Age limits for federal candidates

SALT LAKE CITY — The Utah Supreme Court upheld the dismissal of a suit brought by the sponsors of state legislation that would put an age limit on candidates for federal office. The U.S. Supreme Court’s Thornton decision bars states from placing qualifications on such candidates; the sponsors acknowledge that Utah courts cannot overturn Thornton, and sought affirmation in order to challenge the Supreme Court’s precedent.

$210K for unpaid wages

BROOKLYN — A federal court in New York upheld the default judgment rendered against an Astoria restaurant, Rice K, which is liable for a worker’s claim for unpaid wages. The restaurant must pay $210,548 in damages. Its owners were served and they failed to raise substantive arguments against the claims.

Fire hazard trespass

CENTRAL ISLIP, N.Y. — Firefighters and local officials in a Long Island village are entitled to qualified immunity on a resident’s Fourth Amendment claim filed after the fire department entered his property without permission or a warrant after a neighbor complained.
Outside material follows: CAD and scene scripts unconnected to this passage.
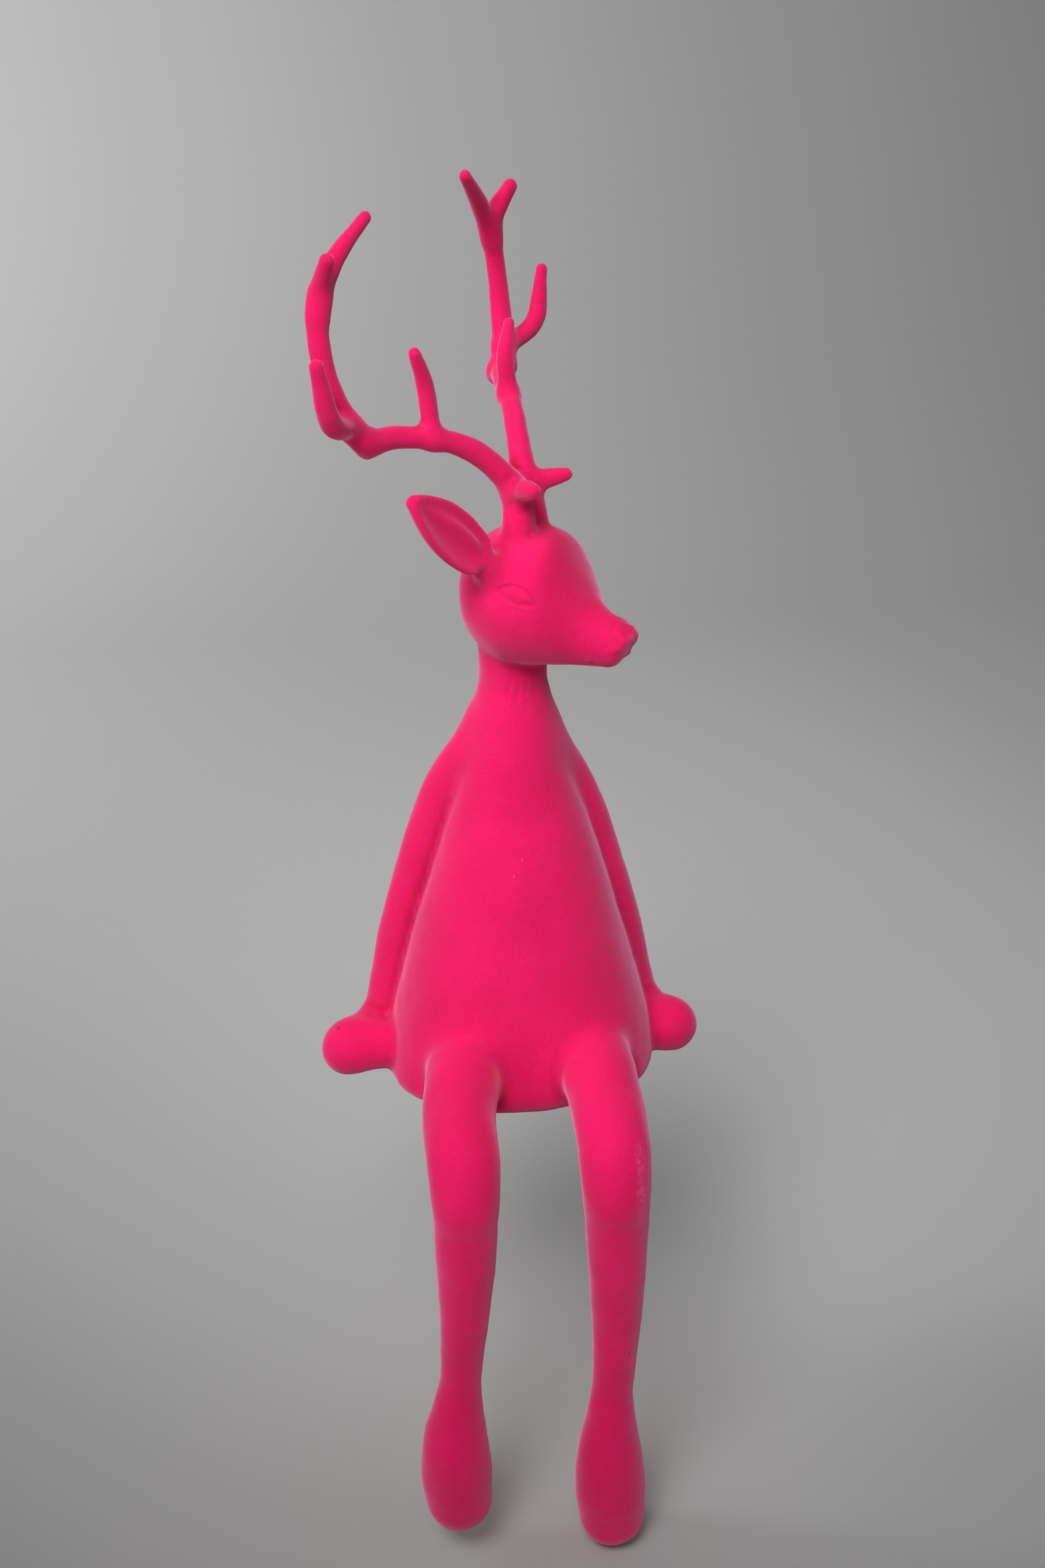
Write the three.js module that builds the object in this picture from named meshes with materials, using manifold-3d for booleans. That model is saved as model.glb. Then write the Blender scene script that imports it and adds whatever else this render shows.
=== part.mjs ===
// A seated reindeer figure, cast in one piece and flocked all over.
// Millimetres, +Z up. The origin is the middle of the flat underside that it sits on.
// It faces -Y with its head turned towards +X, and its lower legs hang over an edge.

import * as THREE from 'three';
import { mergeVertices } from 'three/addons/utils/BufferGeometryUtils.js';
import Module from 'manifold-3d';

const wasm = await Module();
wasm.setup();

// Body
const BODY_WIDTH = 194;
const BODY_DEPTH = 161;
const BODY_SQUARENESS = 2.6;
const BODY_HEIGHT = 300;
const NECK_RADIUS = 22.5;
const NECK_LEAN = 1.5;

// Seat: how far in front of the origin the edge lies that the knees bend over
const SEAT_EDGE = 139;

// Arms and hands, the first of each pair on the -X side
const ARM_RADIUS = 15;
const ARM_BACK = 17;
const ARM_CLOSER = [0, 2.5];
const HAND_RADIUS = 18;
const HAND_REACH = [122, 113];
const HAND_FORWARD = [12, 10];

// Legs, the first of each pair on the -X side
const HIP_SPREAD = 32;
const KNEE_RADIUS = 24.5;
const SHIN_GAP = 3;
const LEG_DROP = [305, 338];

// Head
const HEAD_TURN = 56.5;
const HEAD_FORWARD = 12.5;
const HEAD_RISE = 61.5;
const SKULL_RADIUS = 44.3;
const SKULL_TALLNESS = 1.06;
const MUZZLE_REACH = 82.3;
const EYE_LENGTH = 29;
const EYE_HEIGHT = 14;
const EYE_RELIEF = 1.6;

// Ears
const EAR_LENGTH = 90;
const EAR_WIDTH = 38;
const EAR_RIM = 7;
const EAR_CUP = 7;

// Antlers
const ANTLER_HEIGHT = 216.5;
const ANTLER_RADIUS = 7.6;
const PEDICLE_SIDE = 9.9;
const PEDICLE_BACK = 2.2;

// Facets
const BODY_SIDES = 36;
const LIMB_SIDES = 16;
const HEAD_SIDES = 28;
const ANTLER_SIDES = 10;
const ROUND_END = [0.3, 0.6, 0.85].map((share) => share * Math.PI / 2);

// Body outline from the seat up: [share of the height, share of the half width]
const BODY_PROFILE = [
  [0.0, 0.925], [0.01, 0.972], [0.03, 0.998], [0.08, 0.992], [0.2, 0.925], [0.31, 0.858],
  [0.42, 0.775], [0.523, 0.683], [0.627, 0.588], [0.72, 0.497], [0.8, 0.413], [0.87, 0.344],
  [0.93, 0.29], [0.96, 0.262], [1.0, 0.236],
];

// Arm from the shoulder down: [share of the body's height, out from its side, share of the arm radius]
const ARM_POINTS = [
  [0.88, -13.5, 0.75], [0.8, -8.3, 0.92], [0.72, -4.5, 1.0], [0.6, -2.2, 1.02], [0.47, -1.7, 1.02],
  [0.33, -1.2, 1.0], [0.2, -1, 1.0], [0.1, 0, 1.05], [0.06, 1, 1.08],
];

// Hand from inside the body out: [share of its reach, how far back it spreads in hand radii]
const HAND_SECTIONS = [[0.62, 2.5], [0.79, 2.5], [0.9, 1.75], [1.0, 1.0]];

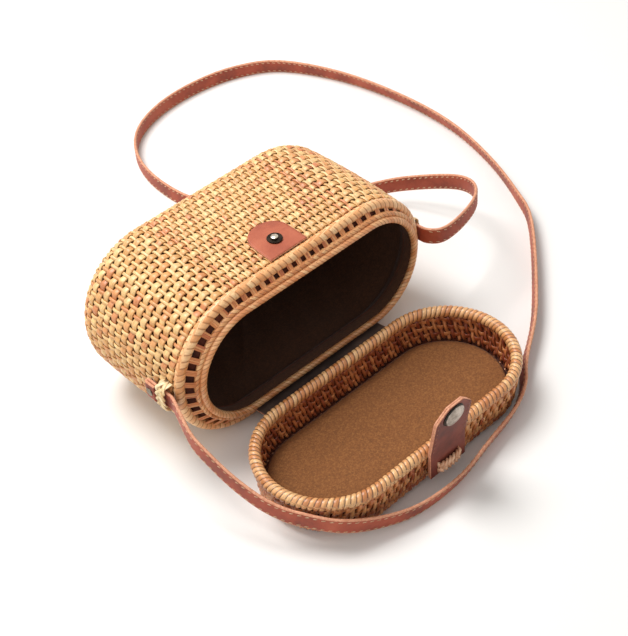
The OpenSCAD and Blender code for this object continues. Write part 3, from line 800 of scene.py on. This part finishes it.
class CANEBAG_OT_body(bpy.types.Operator):
    """Weaves the bag's wall and base over its dark core, whose colour is partly painted shade"""
    bl_idname = "canebag.body"
    bl_label = "Woven body"

    def execute(self, context):
        settings = context.scene.cane_bag
        weave = Weave(pitch=settings.weave_pitch / MM, row_wide=settings.strand_wide / MM / 2)
        random, canes = np.random.default_rng(3), ["woven_cane", "stake_cane"]
        mid = weave.lift + weave.row_thick + SKIN
        length = WALL_END - BODY_START + BASE_TURN * math.pi / 2
        make_weave("woven", "bag", canes, add_basket, MOUTH, body_profile(mid), length, weave, random,
                   nodes=["body_shell"])
        base = body_wall(WALL_END) - BASE_TURN
        make_weave("base", "bag", canes, add_panel, MOUTH, base - 0.5, BODY_DEPTH - mid, 1, weave, random)
        make_piece("base_ring", add_twist(new_bmesh(), MOUTH, base, BODY_DEPTH - 2.0), ["pale_cane"],
                   "bag")

        # A dark core under the weave, coloured partly by the cane's stain and partly by painted shade, shows
        # in the gaps between the strands
        m = np.linspace(0, length + base, 46)
        outer, inner = (np.stack(body_profile(inset)(m)[:2], 1) for inset in (3.0, 3.7))
        core = add_sweep(new_bmesh(), MOUTH, np.concatenate([outer, inner[::-1], outer[:1]]))
        make_piece("body_core", core, ["core_stain_and_shade"], "bag")
        return {"FINISHED"}


class CANEBAG_OT_mouth(bpy.types.Operator):
    """Wraps the mouth: its border, the lashings and the lip"""
    bl_idname = "canebag.mouth"
    bl_label = "Mouth"

    def execute(self, context):
        border = add_coil(new_bmesh(), MOUTH, BORDER_RADIUS, BORDER_IN, BORDER_THICK,
                          context.scene.cane_bag.border_wraps, 0.05, 2)
        make_piece("wrapped_border", border, ["border_cane"], "bag", ["mouth_border"])
        lip = add_coil(new_bmesh(), OPENING, LIP_RADIUS, LIP_THICK / 2, LIP_THICK, 150, 0.08, 4, 6, 12)
        make_piece("wrapped_lip", lip, ["lip_cane"], "bag", ["lip_ring"])
        # A wrapped roll lies along the lip, over the inner half of the lashings
        roll = add_coil(new_bmesh(), OPENING, LIP_RADIUS + 3.1, LIP_THICK / 2 + 2.1, 3.9, 132, 0.04, 3, 6, 10)
        make_piece("lip_roll", roll, ["roll_cane"], "bag")

        # Three strands side by side make one lashing; run and bend count them along a side and round an end
        bm, random, run, bend = new_bmesh(), np.random.default_rng(5), 14, 17
        lip_radius, border_radius, strand_step, slant = LIP_RADIUS + 1.2, BORDER_RADIUS - 0.5, 1.3, 1.1
        for index in range(2 * (run + bend)):
            middle, nx, ny = (float(x) for x in oval(np.array(index + 0.5), run, bend))
            tangent = np.array([ny, 0, -nx])
            out = np.array([-0.55 * nx, -0.84, -0.55 * ny])
            ends = [put(MOUTH, middle + LIP_SHIFT + lip_radius * nx, lip_radius * ny, 2.6)[0],
                    put(MOUTH, middle + border_radius * nx, border_radius * ny, BORDER_IN - 2.4)[0]]
            for strand in (-1, 0, 1):
                a, b = (end + tangent * (strand * strand_step + shift)
                        for end, shift in zip(ends, (-slant, slant)))

                def line(u):
                    bow = 0.9 * np.sin(math.pi * u) + 0.15 * (strand == 0)
                    return a + (b - a) * u[:, None] + out * bow[:, None]
                add_strand(bm, line, tangent * 0.74, out * 0.6, 8, 6, tone=random.random(), length=12)
        make_piece("band_lashings", bm, ["lashing_cane"], "bag", ["mouth_lashings"])
        # The collar takes the dark core colour, partly stain and partly painted shade
        finish_node("mouth_collar", "core_stain_and_shade")
        return {"FINISHED"}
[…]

A federal court in New York ruled that exigent circumstances authorized the entry, as there was a strong gas odor originating from a decaying car battery, posing a fire hazard.

Education in Massachusetts

BOSTON — Massachusetts citizens will get to vote yes or no to a petition asking whether students receiving state-funded education should be allowed to satisfy competency requirements for graduation without taking the state’s Comprehensive Assessment System tests. The state’s high court ruled that the title and voting options are a suitable shorthand reference for voters.

Private schools, public schools

ALBANY, N.Y. — An appeals court in New York reversed a lower court’s decision to throw out two provisions in the state education department’s regulations, which look to ensure that private schools provide “substantially equivalent” education to students compared to public schools. The appellate court says that to find that an alternative school is not substantially equivalent, is not equivalent to closing the school, it’s just a determination about the curriculum on offer, one which figures into other legal considerations.